Mr. Stimson noted that al-Nashiri was on the lam until 2002, when he was captured by the CIA, which held him as a law-of-war prisoner until September 2006. As an enemy combatant, al-Nashiri lacked the right to be brought to trial.
In 2006, the Supreme Court ruled in Hamdan v. Rumsfeld that the president needs express congressional authorization to establish military commissions to try combatants. A rewrite of the commissions law was approved and signed later that year.
Mr. Stimson also noted that since military court judges are independent, they move cases as quickly as they can but according to their own schedules.
Al-Nashiri’s defense counsel, Richard Kammen, is challenging every aspect of the government’s case in a “zealous and ethical manner,” he said.
“These things take time,” Mr. Stimson said. “The wheels of justice go very slow but they do so with deliberate speed. Justice takes time.”
The case also stalled when the Obama administration in 2009 tried to transfer the cases of al-Nashiri and five accused 9/11 plotters to civilian federal court as part of an effort to close the Guantanamo Bay detention facility, which human rights groups said violates the Geneva Conventions. They also argued that military tribunals were flawed because they allow defendants to be convicted with hearsay evidence and do not compel the government to put all of its witnesses on the stand.

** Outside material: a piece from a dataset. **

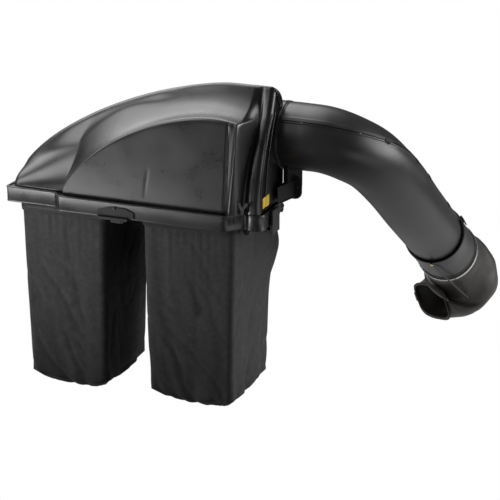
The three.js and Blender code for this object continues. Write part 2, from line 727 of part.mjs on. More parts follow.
// A channel round the upright with a hole for its pin, fixed to the back of the hitch plate.
const PIN = { radius: 5, y: TUBE.y + 31, high: 62 };
function makeHitchBracket(x) {
  const low = HITCH.z - PIN.high;
  const high = HITCH.z + PIN.high;
  const web = box(x - 21, x + 21, PIN.y + TUBE.upright + GAP, HITCH.y - HITCH.thick - GAP, low, high);
  const cheeks = [-1, 1].map((side) => {
    const [from, to] = [x + side * (TUBE.upright + GAP), x + side * 21].sort((a, b) => a - b);
    return box(from, to, PIN.y - 15, PIN.y + TUBE.upright + 2, low, high);
  });
  return cut(join(web, ...cheeks), pinHole(x));
}
const pinHole = (x) => rod(V(x - 30, PIN.y, HITCH.z), V(x + 30, PIN.y, HITCH.z), PIN.radius + GAP, 16);

function makeUpright(x) {
  const { cross, upright, y, z } = TUBE;
  const post = rod(V(x, PIN.y, z + 16), V(x, PIN.y, -520), upright, 12);
  const saddle = box(x - 17, x + 17, y + cross + GAP, PIN.y, z - 14, z + 12);
  return cut(join(post, saddle), pinHole(x));
}

// The pin's head stands out on the side away from the middle.
function makeHitchPin(x) {
  const out = Math.sign(x);
  const at = (dx) => V(x + out * dx, PIN.y, HITCH.z);
  const grip = new THREE.TorusGeometry(12, 2, 8, 20).translate(x + out * 36, PIN.y - 12, HITCH.z);
  return join(rod(at(-27), at(34), PIN.radius, 16), rod(at(22), at(27), 9, 16), grip);
}

// Strike that ties the inner rails together and carries the nose the latch catches on.
function makeKeeper() {
  const tie = box(BAGS.left.x1 + 4 + GAP, BAGS.right.x0 - 4 - GAP, RAIL.near, RAIL.near + 12, -82, -69);
  const tongue = box(-75, -25, 3, RAIL.near + 6, -80, -75);
  const nose = box(-75, -25, 3, 8, -80, -68);
  return join(tie, tongue, nose);
}

// ---- rear latch handle ----
function makeHandle() {
  const outline = [
    [-76, -50],
    [74, -50],
    [74, -26],
    [36, -12],
    [-26, -12],
    [-76, -28],
  ];
  const face = plate(outline, 4);
  const lip = new THREE.BoxGeometry(126, 10, 13).translate(-12, -55, 7.5);
  const tongue = new THREE.BoxGeometry(36, 24, 3).translate(0, -61, 1.6);
  return join(face, lip, tongue).rotateX(Math.PI / 2).translate(-50, -1, -6);
}

// A rubber strap forked like a Y, on a stub that stands on the rim's ledge at the foot of the valley.
const STRAP = { x: 447, near: 31, thick: 5, stub: 62 };
function makeStrap() {
  const fork = plate([[-6, 2], [6, 2], [7, 20], [24, 44], [17, 51], [0, 31], [-11, 51], [-18, 45], [-6, 22]], STRAP.thick);
  const stub = rod(V(0, -2, 6), V(0, STRAP.stub - STRAP.near - STRAP.thick, 6), 4, 12);
  return join(fork.rotateX(Math.PI / 2), stub).translate(STRAP.x, STRAP.near + STRAP.thick, 0);
}

// ---- assembly ----
const collector = new THREE.Group();

function add(name, geometry, material, parent = collector) {
  const mesh = new THREE.Mesh(geometry, material);
  mesh.name = name;
  parent.add(mesh);
  return mesh;
}

function addHood() {
  add("hood_dome", makeDome(), MAT.hood);
  add("hood_rim", makeRim(), MAT.hood);
  add("inlet_seal", ringX(INLET.hoodFace + GAP, INLET.chuteFace - 2.5, 116, 128, INLET.y, INLET.z, 32), MAT.rubber);
  add("latch_handle", makeHandle(), MAT.trim);
  add("latch_pivot_screw", rod(V(-55, -11.2, -22), V(-55, -5.5, -22), 5, 10), MAT.frame);
  add("end_label", box(DOME.right + GAP, DOME.right + 1.5, 84, 148, 16, 57), MAT.label);
  for (const [i, x] of HINGE.at.entries()) {
    add(`hood_hinge_leaf_${i + 1}`, hingeLeaf(x), MAT.frame);
  }
  add("dome_strap", makeStrap(), MAT.rubber);
}

function addFrame() {
  const { cross, y, z } = TUBE;
  const sideTube = rod(V(SIDE_X, 96, TUBE.sideZ), V(SIDE_X, y - cross - GAP, TUBE.sideZ), SIDE_RADIUS, 12);
  add("frame_cross_tube", rod(V(TUBE.left, y, z), V(TUBE.right, y, z), cross, 14), MAT.frame);
  add("frame_side_tube", sideTube, MAT.frame);
  for (const [name, x] of [["left", -84], ["right", 84]]) {
    add(`frame_upright_${name}`, makeUpright(x), MAT.frame);
    add(`hitch_bracket_${name}`, makeHitchBracket(x), MAT.frame);
    add(`hitch_pin_${name}`, makeHitchPin(x), MAT.zinc);
  }
  add("frame_lower_tube", rod(V(-66, PIN.y, -500), V(66, PIN.y, -500), 13, 12), MAT.frame);
  add("hitch_plate", makeHitchPlate(), MAT.frame);
  for (const [i, x] of HINGE.at.entries()) {
    add(`hinge_bracket_${i + 1}`, hingeBracket(x), MAT.frame);
    add(`hinge_pin_${i + 1}`, rod(V(x - 26, HINGE.y, HINGE.z), V(x + 26, HINGE.y, HINGE.z), HINGE.pin, 16), MAT.zinc);
  }
  const rails = [
    ["left_outer", BAGS.left.x0, -1],
    ["left_inner", BAGS.left.x1, 1],
    ["right_inner", BAGS.right.x0, -1],
    ["right_outer", BAGS.right.x1, 1],
  ];
  for (const [name, x, side] of rails) add(`bag_rail_${name}`, makeRail(x, side), MAT.frame);
  add("latch_keeper", makeKeeper(), MAT.frame);
  add("chute_support_box", makeSupportBox(), MAT.trim);
  add("chute_support_flange", makeSupportFlange(), MAT.frame);
  add("chute_saddle", makeSaddle(), MAT.trim);
  add("chute_support_arm", makeSupportArm(), MAT.frame);
}

function addBags() {
  for (const side of ["left", "right"]) {
    add(`bag_${side}`, makeBag(BAGS[side]), MAT.fabric);
    add(`bag_frame_${side}`, makeLoop(BAGS[side]), MAT.frame);
  }
}

function addChute() {
  const { cover, body } = makeChuteHalves();
  add("chute_cover", cover, MAT.chute);
  add("chute_body", body, MAT.chute);
  for (const [i, step] of [6, 10, 13, 19].entries()) {
    add(`seam_clip_outer_${i + 1}`, seamClip(step, 1), MAT.trim);
    add(`seam_clip_inner_${i + 1}`, seamClip(step, -1), MAT.trim);
  }
  add("chute_collar", endTube(COLLAR.from, COLLAR.to, COLLAR.inner, COLLAR.outer), MAT.chute);
  add("boot", makeBoot(), MAT.rubber);
  add("boot_tab", makeBootTab(), MAT.rubber);
  add("clamp_band", makeClampBand(), MAT.zinc);
  add("clamp_screw", makeClampScrew(), MAT.zinc);
  add("collar_latch", makeCollarLatch(), MAT.trim);
  add("stay_rod", makeStayRod(), MAT.frame);
  add("stay_screw", makeStayScrew(), MAT.brass);
}

addHood();
addFrame();
addBags();
addChute();

const part = new THREE.Group();
collector.position.set(0, -HITCH.y, -HITCH.z);
part.add(collector);

export default part;
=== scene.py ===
"""Looks of a twin-bag grass collector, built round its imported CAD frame.

Shapes are worked out in the collector's own layout in millimetres: X runs along the hood towards the chute,
Y = 0 is the rim's rear face with +Y towards the mower, and Z = 0 is the rim's top. place() turns that into
metres.
"""

import json
import math

import bmesh
import bpy
import numpy as np
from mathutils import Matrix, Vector, noise


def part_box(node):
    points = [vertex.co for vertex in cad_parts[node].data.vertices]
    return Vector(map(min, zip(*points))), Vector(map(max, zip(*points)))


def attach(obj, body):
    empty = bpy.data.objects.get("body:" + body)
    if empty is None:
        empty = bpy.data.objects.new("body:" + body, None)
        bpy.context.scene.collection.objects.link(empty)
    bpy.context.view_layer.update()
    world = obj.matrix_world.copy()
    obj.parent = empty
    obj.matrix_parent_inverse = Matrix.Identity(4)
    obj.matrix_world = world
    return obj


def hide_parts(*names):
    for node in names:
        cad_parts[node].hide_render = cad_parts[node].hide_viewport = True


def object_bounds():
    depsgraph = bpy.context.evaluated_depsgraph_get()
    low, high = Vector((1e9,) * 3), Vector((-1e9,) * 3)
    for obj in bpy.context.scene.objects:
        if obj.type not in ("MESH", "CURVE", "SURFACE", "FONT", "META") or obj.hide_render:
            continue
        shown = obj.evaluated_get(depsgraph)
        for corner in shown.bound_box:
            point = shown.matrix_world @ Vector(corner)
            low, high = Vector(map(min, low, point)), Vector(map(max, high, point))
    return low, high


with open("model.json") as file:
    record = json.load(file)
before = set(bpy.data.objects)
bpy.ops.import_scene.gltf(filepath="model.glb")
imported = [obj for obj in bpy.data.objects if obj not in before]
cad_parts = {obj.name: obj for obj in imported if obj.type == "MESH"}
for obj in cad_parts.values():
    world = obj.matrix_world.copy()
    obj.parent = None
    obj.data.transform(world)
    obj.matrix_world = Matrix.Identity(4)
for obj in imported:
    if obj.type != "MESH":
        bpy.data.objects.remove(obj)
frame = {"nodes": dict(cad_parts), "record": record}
CAD_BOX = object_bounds()
NODES = frame["nodes"]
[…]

Staunch opposition from Congress blocked the transfers, and the military commissions system underwent another reform in 2009 that expanded the rights of the accused and prohibited the use of evidence obtained by torture or cruel, inhumane and degrading treatment. The changes were implemented in 2010. In 2011, the U.S. renewed the cases against al-Nashiri and five accused 9/11 plotters under military tribunals at Gitmo.
“I am incredibly disappointed that it’s taken as long as it has,” said Cmdr. Lippold. “The defense team has lodged over 100 motions that have to be acted upon, each one is going to take weeks and not months. The defense is going to drag this process out for years. The American people are not going to see justice.”